Why India’s liberation of Bangladesh was a practical move?
- Eliminating a two-way front: The Bengali uprising provided India with the “opportunity of the century”, to break up Pakistan and thus eliminate the threat of a two-front war in any future confrontation.
- Threat level reduced: Indian decision-makers concluded that even if the new country in the east would not be an “eternal ally”, it could never pose the kind of threat that ‘East Pakistan’ posed to Indian security
- Holding grudge:New Delhi concluded that if Bangladesh became independent without Indian help, it would bear a serious grudge against the latter.
- India had strongly encouraged the Bengali movement for autonomy through its propaganda and clandestine financial support.

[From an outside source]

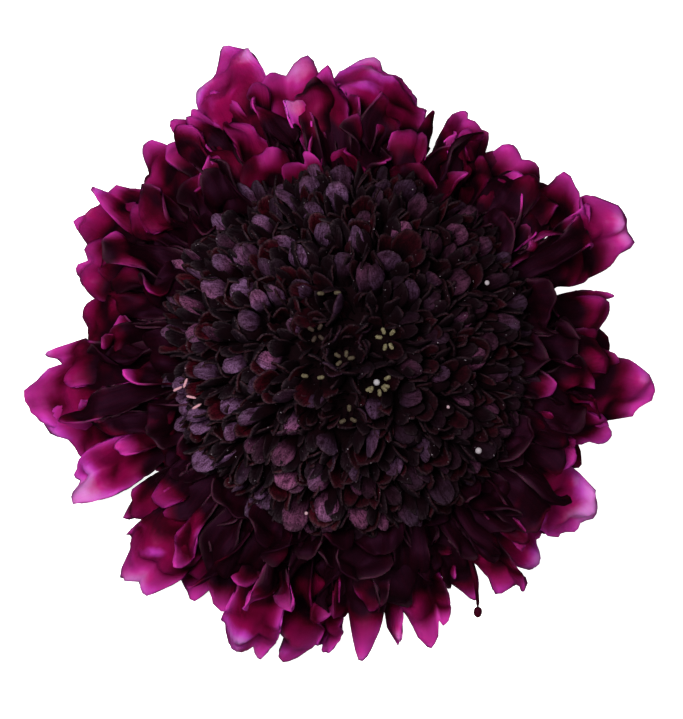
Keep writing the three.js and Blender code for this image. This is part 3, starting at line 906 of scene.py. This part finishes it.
def outer_petals():
    """Broad ruffled petals, arching down to the level that the head lies on, over a row darkened with
    painted shade.
    """
    piece = Piece("outer_ray_florets")
    bearing, reach, width, blunt, dark, bend = (np.array(part, float) for part in zip(*OUTER))
    look = {
        "from": 11.2,
        "height": 10.3,
        "angles": [80, 100, 122, 146],
        "vary": [2, 6, 12, 26],
        "half": [0.28, 0.42, 0.70, 0.98, 1.08, 1.02],
        "cup": [0.3, 0.4, 0.3, 0.0, -0.4, -0.75],
        "notch": 0.75,
        "blunt": blunt,
        "ruffle": 0.8,
        "pleat": 0.8,
        "lobed": (0.02, 0.08),
        "crumple": 0.60,
        "shadow": 0.1,
        "roll": 11,
        "tip_over": 6,
        "twist": 14,
        "sweep": bend,
        "tone": dark,
        "rows": 32,
        "columns": 21,
    }
    ray_layer(piece, bearing, reach, width, look)
    step = 360 / UNDER_PETALS
    bearing = step * np.arange(UNDER_PETALS) + ring_rng.normal(0, 2, UNDER_PETALS)
    look |= {"height": 9.4, "angles": [84, 108, 126, 132], "blunt": 2.3, "ruffle": 0.9, "sweep": 0.8}
    look |= {"half": [0.5, 0.85, 1.0, 1.05, 1.05, 1.0]}
    # Painted shade: the lower row is darker where it lies under the outer petals.
    look |= {"tone": ring_rng.uniform(0.5, 1.0, UNDER_PETALS)}
    reach = ring_rng.uniform(21.4, 23.4, UNDER_PETALS)
    width = ring_rng.uniform(4.6, 6.0, UNDER_PETALS)
    ray_layer(piece, bearing, within_gaps(bearing, reach, width), width, look)
    return piece


def inner_petals(piece):
    """Shorter petals that spread over the outer ones. It gives their look, for the rows that follow."""
    look = {
        "from": 12.0,
        "height": 11.4,
        "angles": [72, 80, 100, 124],
        "vary": [3, 8, 14, 28],
        "half": [0.3, 0.5, 0.78, 1.0, 1.08, 1.0],
        "cup": [0.4, 0.5, 0.5, 0.2, -0.2, -0.6],
        "notch": 0.70,
        "ruffle": 1.0,
        "pleat": 0.45,
        "lobed": (0.0, 0.08),
        "crumple": 0.58,
        "shadow": 1.1,
        "roll": 24,
        "twist": 34,
        "sweep": 1.2,
        "rows": 24,
        "columns": 15,
    }
    count = INNER_PETALS
    bearing = 360 / count * np.arange(count) + ring_rng.normal(0, 3, count)
    reach = 18.2 + 7.0 * ring_rng.uniform(0, 1, count) ** 1.3
    width = ring_rng.uniform(2.0, 4.4, count)
    look |= {"tone": ring_rng.uniform(-0.5, 1.5, count), "blunt": ring_rng.uniform(2.0, 2.6, count)}
    ray_layer(piece, bearing, within_gaps(bearing, reach, width), width, look)
    return look


def ribbon_petals(piece, look):
    """Petals that stand up round the dome."""
    count = RIBBONS
    look = look | {"height": 11.5, "angles": [70, 48, 36, 98], "vary": [3, 12, 18, 34]}
    look |= {"ruffle": 1.3, "roll": 20, "twist": 30, "cup": [0.4, 0.5, 0.5, 0.35, 0.1, -0.1]}
    look |= {"tone": ring_rng.uniform(-1.1, 1.0, count), "blunt": ring_rng.uniform(1.9, 2.7, count)}
    bearing = 5 + 360 / count * np.arange(count) + ring_rng.normal(0, 4, count)
    look |= {"rows": 28, "columns": 17}
    reach = ring_rng.uniform(16.8, 20.8, count)
    ray_layer(piece, bearing, reach, ring_rng.uniform(2.6, 5.0, count), look)
    return look


def frills(piece, look):
    """Narrow curled lobes between the other petals."""
    count = FRILLS
    look = look | {"height": 11.6, "angles": [74, 80, 98, 122], "vary": [4, 8, 16, 30]}
    look |= {"roll": 40, "twist": 60, "rows": 22, "columns": 11}
    look |= {"tone": ring_rng.uniform(-0.8, 1.5, count), "blunt": ring_rng.uniform(2.0, 3.0, count)}
    look |= {"half": [0.25, 0.35, 0.5, 0.85, 1.1, 1.0], "crumple": 0.75, "ruffle": 1.2, "shadow": 0.9}
    bearing = 2 + 360 / count * np.arange(count) + ring_rng.normal(0, 3, count)
    reach = ring_rng.uniform(19.4, 24.4, count)
    width = ring_rng.uniform(1.5, 3.0, count)
    ray_layer(piece, bearing, within_gaps(bearing, reach, width), width, look)


def ray_tubes():
    """The tubes of the ray florets, the ring that they grow from, and one long style with its stigma."""
    piece = Piece("ray_tubes")
    # Marks for the petals' darkest maroon, which is partly painted shade.
    dark = {"along": 0.1, "across": 0.0, "back": 1.0, "tone": 0.7, "far": 0.0, "fold": 0.0}
    piece.add(*lathe(COLLAR, 64, ridge=0.02, ridges=16), **dark)
    for tier in TUBES:
        at = tier["first"] + 360 / tier["count"] * np.arange(tier["count"])
        root, mouth = polar(TUBE_ROOT, at, tier["foot"]), polar(tier["reach"], at, tier["mouth"])
        piece.add(*round_bar(root, mouth, tier["radius"] * 0.85, tier["radius"], sides=12, rows=8), **dark)
    bright = dark | {"along": 0.6, "tone": 0.3, "far": 0.5}
    foot, knob, bow = (np.array([STYLE[key]]) for key in ("foot", "knob", "bow"))
    piece.add(*round_bar(foot, knob, 0.2, 0.17, rows=12, square=24, bow=bow[0]), **bright)
    low, high = knob - [[0, 0.8, 0.2]], knob + [[0, 0.2, 0]]
    piece.add(*round_bar(high, low, 0.42, 0.38, 12, 9, square=2), **bright)
    return piece


# ---- the stalk and bracts --------------------


def stalk():
    """The cut stub of the ridged stalk, widening into the seat of the head."""
    points, faces = lathe(STALK, 64, ridge=0.035, ridges=8)
    piece = Piece("stalk")
    turn = np.arctan2(points[:, 1] - AXIS[1], points[:, 0] - AXIS[0])
    piece.add(points, faces, along=points[:, 2] / 9, across=turn / math.pi)
    return piece


def bracts():
    """Pointed green bracts in two lengths, spreading under the petals."""
    piece = Piece("bracts")
    count = 2 * BRACTS["pairs"]
    number = np.arange(count)
    long = number % 2 == 0
    at = 180 * number / BRACTS["pairs"] + ring_rng.normal(0, 2.5, count)
    out = polar(1.0, at, 0.0) - AXIS
    root = polar(BRACTS["root"], at, BRACTS["height"] - BRACTS["drop"] * long)
    wide = np.full(count, BRACTS["width"] / 2)
    half = np.stack([wide, wide, 0.93 * wide, 0.75 * wide, 0.5 * wide, 0.22 * wide], 1)
    shape = {
        "stations": [0, 0.5, 1],
        "angles": np.array([92.0, 112.0, 122.0]) + ring_rng.normal(0, 4, (count, 3)),
        "length": np.where(long, BRACTS["long"], BRACTS["short"]) * ring_rng.normal(1, 0.05, count),
        "width_stations": [0, 0.3, 0.5, 0.7, 0.88, 1],
        "half": half,
        "cup": 0.25 * half,
        "notch": 0.86,
        "blunt": 1.7,
        "ragged": 0.0,
        "phase": ring_rng.uniform(0, PHASES, count),
        "ruffle": 0.12,
        "waves": 9.0,
        "roll": ring_rng.normal(0, 5, count),
        "twist": ring_rng.normal(0, 12, count),
        "sweep": ring_rng.normal(0, 0.4, count),
    }
    points, along, across, _ = petals(root, out, UP, shape, rows=18, columns=9)
    solid, faces, marks = leaves("bract", points, along, across)
    piece.add(solid, faces, **marks)
    return piece


def hairs():
    """Short hairs that stand off the stalk."""
    piece = Piece("hairs")
    height = ring_rng.uniform(0.3, 7.2, HAIRS)
    radius = np.interp(height, *HAIR_FEET)
    at = ring_rng.uniform(0, 360, HAIRS)
    start = polar(radius - 0.1, at, height)
    long = ring_rng.uniform(0.25, 0.65, HAIRS)
    turn = ring_rng.normal(0, 6, HAIRS)
    finish = polar(radius + long, at + turn, height + ring_rng.normal(0.1, 0.15, HAIRS))
    piece.add(*round_bar(start, finish, radius=0.035, tip=0.015, sides=4, rows=3), along=0.5, across=0.0)
    return piece


# ---- the studio ------------------------------


def studio():
    """A pale floor, one broad soft light from the left, a weak fill, and the camera straight above."""
    bpy.ops.mesh.primitive_grid_add(x_subdivisions=8, y_subdivisions=8, size=3.0, location=(0, 0, 0))
    floor = bpy.context.object
    floor.name = "floor"
    floor.data.materials.append(floor_material())
    floor.visible_glossy = False
    floor.visible_diffuse = False
    for name, place, size, watts in LAMPS:
        lamp = bpy.data.lights.new(name, "AREA")
        lamp.size = size
        lamp.energy = watts
        light = bpy.data.objects.new(name, lamp)
        bpy.context.collection.objects.link(light)
        light.location = place
        back = np.array(place) - LAMP_AIM
        tilt = math.atan2(math.hypot(back[0], back[1]), back[2])
        light.rotation_euler = (tilt, 0.0, math.atan2(back[1], back[0]) + math.pi / 2)
    world = bpy.data.worlds.new("studio")
    world.use_nodes = True
    sky = world.node_tree.nodes["Background"].inputs
    sky["Color"].default_value = (1.0, 1.0, 1.0, 1.0)
    sky["Strength"].default_value = 0.05
    bpy.context.scene.world = world
    bpy.context.scene.view_settings.view_transform = "Standard"
    lens = bpy.data.cameras.new("camera")
    lens.sensor_fit = "HORIZONTAL"
    lens.sensor_width = CAMERA["sensor"]
    lens.lens = CAMERA["lens"]
    lens.clip_start = 0.01
    camera = bpy.data.objects.new("camera", lens)
    bpy.context.collection.objects.link(camera)
    distance = CAMERA["across"] * CAMERA["lens"] / CAMERA["sensor"]
    camera.location = (CAMERA["x"] * MM, CAMERA["y"] * MM, (CAMERA["plane"] + distance) * MM)
    bpy.context.scene.camera = camera


studio()
FRAMES = disc_frames()
velvet, satin, green = disc_material(), ray_material(), green_material()
top, count = FLORETS["top"], FLORETS["count"]
disc_florets(0, top, "disc_florets_top").make(velvet, "disc_petal", "disc_florets")
disc_florets(top, count, "disc_florets_side").make(velvet, "disc_petal", "disc_florets")
core = core_material()
dome_core().make(core, "disc_petal", "disc_florets")
chaff().make(velvet, "disc_petal")
awns().make(core, "disc_petal")
anthers, filaments, stigmas = stamens()
anthers.make(anther_material(), "disc_petal")
filaments.make(core, "disc_petal")
stigmas.make(stigma_material(), "disc_petal")
outer_petals().make(satin, "ray_petal", "ray_florets")
inner, ribbons = Piece("inner_ray_florets"), Piece("ribbon_ray_florets")
look = ribbon_petals(ribbons, inner_petals(inner))
frills(ribbons, look)
inner.make(satin, "ray_petal", "ray_florets")
ribbons.make(satin, "ray_petal", "ray_florets")
ray_tubes().make(satin, "ray_petal", "ray_florets")
stalk().make(green, "green", "stalk_and_bracts")
bracts().make(green, "green", "stalk_and_bracts")
hairs().make(green, "green")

- To allow the Pakistani military to decimate the Bengali elite would have been viewed as a serious breach of trust by the Awami League leadership, potentially turning it into India’s bitter enemy.
- Threat of radicalisation:New Delhi recognised that a drawn-out civil war would radicalise the Bengali population.
- This could lead to the side-lining of the pro-India Awami League and shift the leadership of the movement to left-wing pro-China parties such as the Bhashani-led National Awami Party and the Communist Party.
- Aid to Naxalites:Guerrilla warfare would then become a likely prospect
- A Maoist-inspired guerrilla movement in East Pakistan would have provided the Naxalites with aid and destabilised West Bengal and the surrounding region.